* **Collected material**
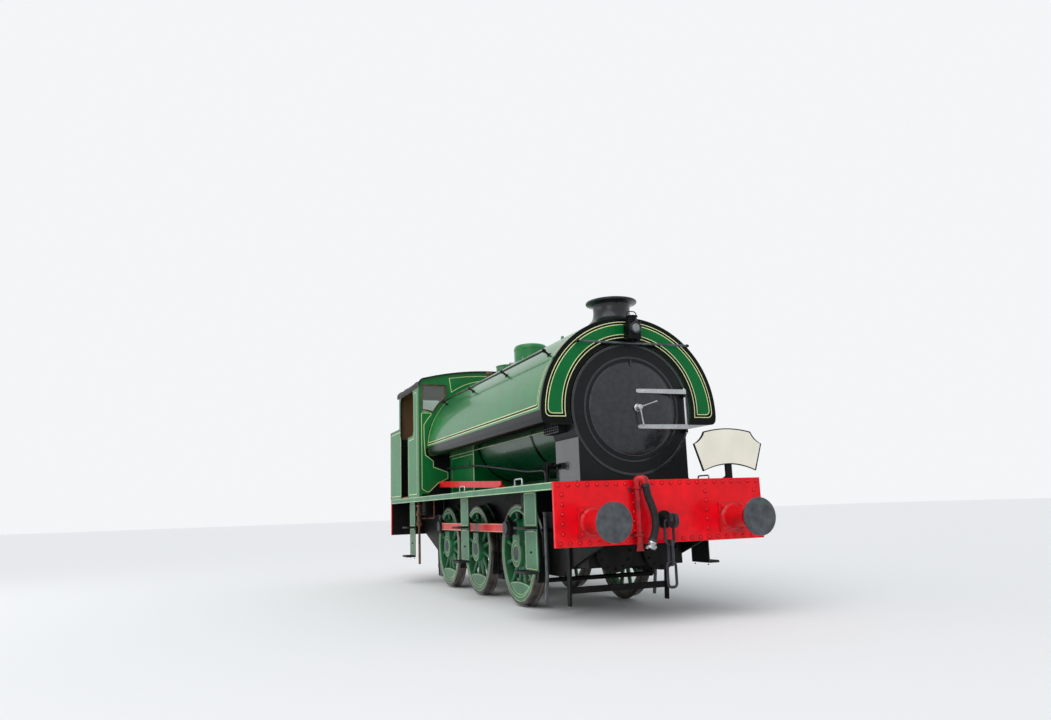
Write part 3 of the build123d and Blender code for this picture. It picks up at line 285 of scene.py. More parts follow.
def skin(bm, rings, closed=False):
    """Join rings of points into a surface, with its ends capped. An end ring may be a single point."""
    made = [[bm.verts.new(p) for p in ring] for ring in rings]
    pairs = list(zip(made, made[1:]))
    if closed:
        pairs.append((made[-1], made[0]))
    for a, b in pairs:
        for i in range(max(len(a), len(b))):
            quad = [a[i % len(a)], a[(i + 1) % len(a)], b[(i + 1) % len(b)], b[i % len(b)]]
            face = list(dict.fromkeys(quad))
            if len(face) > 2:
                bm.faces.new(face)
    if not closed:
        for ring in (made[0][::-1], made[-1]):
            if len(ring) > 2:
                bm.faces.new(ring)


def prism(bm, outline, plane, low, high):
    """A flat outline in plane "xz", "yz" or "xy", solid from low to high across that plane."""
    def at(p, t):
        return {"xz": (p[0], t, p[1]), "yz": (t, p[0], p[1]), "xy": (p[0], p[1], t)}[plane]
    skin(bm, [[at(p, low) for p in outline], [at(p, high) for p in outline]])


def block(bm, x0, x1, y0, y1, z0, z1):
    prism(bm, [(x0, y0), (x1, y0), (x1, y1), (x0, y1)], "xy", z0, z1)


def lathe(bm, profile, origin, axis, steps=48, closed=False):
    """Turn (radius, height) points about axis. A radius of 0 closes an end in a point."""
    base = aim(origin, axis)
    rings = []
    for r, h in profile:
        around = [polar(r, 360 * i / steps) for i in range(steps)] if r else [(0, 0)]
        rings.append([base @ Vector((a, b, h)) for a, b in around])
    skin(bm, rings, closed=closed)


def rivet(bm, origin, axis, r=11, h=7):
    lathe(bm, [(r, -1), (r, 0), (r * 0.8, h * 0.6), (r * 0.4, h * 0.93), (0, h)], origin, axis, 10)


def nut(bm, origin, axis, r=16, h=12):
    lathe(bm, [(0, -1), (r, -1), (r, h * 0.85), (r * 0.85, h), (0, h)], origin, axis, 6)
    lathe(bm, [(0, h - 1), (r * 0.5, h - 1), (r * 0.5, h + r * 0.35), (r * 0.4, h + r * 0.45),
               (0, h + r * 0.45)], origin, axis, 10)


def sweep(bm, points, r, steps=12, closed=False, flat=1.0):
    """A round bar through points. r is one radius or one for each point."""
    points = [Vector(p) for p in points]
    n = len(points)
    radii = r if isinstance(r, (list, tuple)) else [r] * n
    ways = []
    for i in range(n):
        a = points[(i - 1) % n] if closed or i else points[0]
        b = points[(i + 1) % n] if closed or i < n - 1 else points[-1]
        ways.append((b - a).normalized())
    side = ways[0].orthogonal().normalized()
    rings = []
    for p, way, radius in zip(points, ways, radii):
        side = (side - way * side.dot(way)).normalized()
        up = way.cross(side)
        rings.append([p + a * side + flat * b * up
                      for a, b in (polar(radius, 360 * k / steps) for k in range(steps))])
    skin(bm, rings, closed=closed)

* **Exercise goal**
From the first line of the data through the line with "(0, h + r * 0.45)], origin, axis, 10)", quote each line exactly and add nothing else.

* **Answer in full**
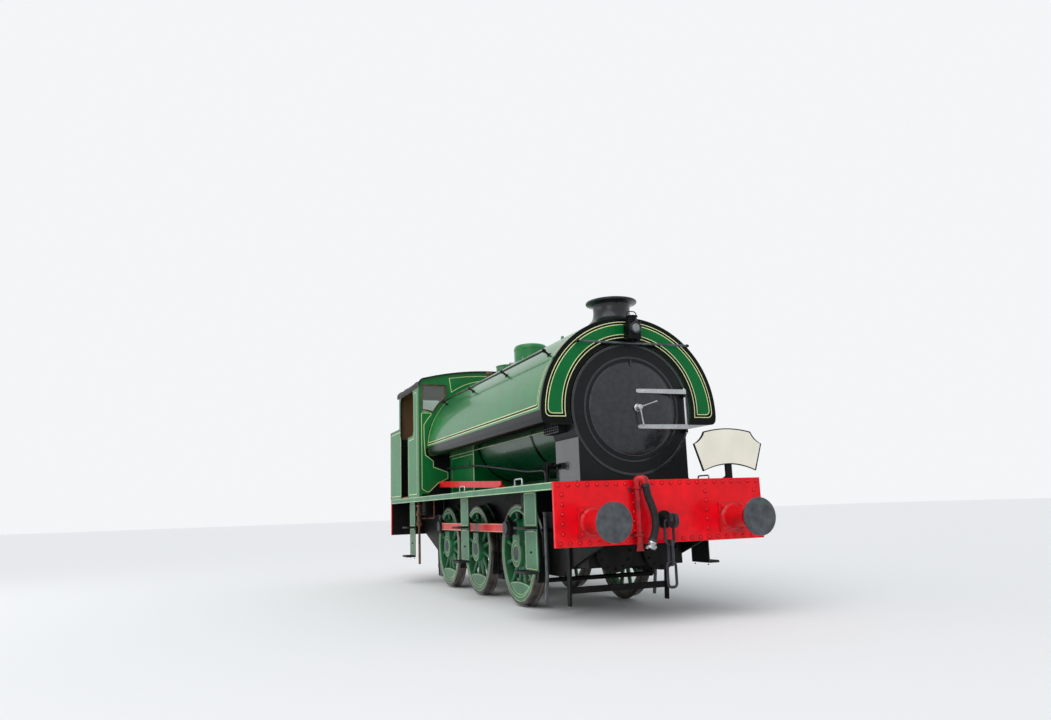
Write part 3 of the build123d and Blender code for this picture. It picks up at line 285 of scene.py. More parts follow.
def skin(bm, rings, closed=False):
    """Join rings of points into a surface, with its ends capped. An end ring may be a single point."""
    made = [[bm.verts.new(p) for p in ring] for ring in rings]
    pairs = list(zip(made, made[1:]))
    if closed:
        pairs.append((made[-1], made[0]))
    for a, b in pairs:
        for i in range(max(len(a), len(b))):
            quad = [a[i % len(a)], a[(i + 1) % len(a)], b[(i + 1) % len(b)], b[i % len(b)]]
            face = list(dict.fromkeys(quad))
            if len(face) > 2:
                bm.faces.new(face)
    if not closed:
        for ring in (made[0][::-1], made[-1]):
            if len(ring) > 2:
                bm.faces.new(ring)


def prism(bm, outline, plane, low, high):
    """A flat outline in plane "xz", "yz" or "xy", solid from low to high across that plane."""
    def at(p, t):
        return {"xz": (p[0], t, p[1]), "yz": (t, p[0], p[1]), "xy": (p[0], p[1], t)}[plane]
    skin(bm, [[at(p, low) for p in outline], [at(p, high) for p in outline]])


def block(bm, x0, x1, y0, y1, z0, z1):
    prism(bm, [(x0, y0), (x1, y0), (x1, y1), (x0, y1)], "xy", z0, z1)


def lathe(bm, profile, origin, axis, steps=48, closed=False):
    """Turn (radius, height) points about axis. A radius of 0 closes an end in a point."""
    base = aim(origin, axis)
    rings = []
    for r, h in profile:
        around = [polar(r, 360 * i / steps) for i in range(steps)] if r else [(0, 0)]
        rings.append([base @ Vector((a, b, h)) for a, b in around])
    skin(bm, rings, closed=closed)


def rivet(bm, origin, axis, r=11, h=7):
    lathe(bm, [(r, -1), (r, 0), (r * 0.8, h * 0.6), (r * 0.4, h * 0.93), (0, h)], origin, axis, 10)


def nut(bm, origin, axis, r=16, h=12):
    lathe(bm, [(0, -1), (r, -1), (r, h * 0.85), (r * 0.85, h), (0, h)], origin, axis, 6)
    lathe(bm, [(0, h - 1), (r * 0.5, h - 1), (r * 0.5, h + r * 0.35), (r * 0.4, h + r * 0.45),
               (0, h + r * 0.45)], origin, axis, 10)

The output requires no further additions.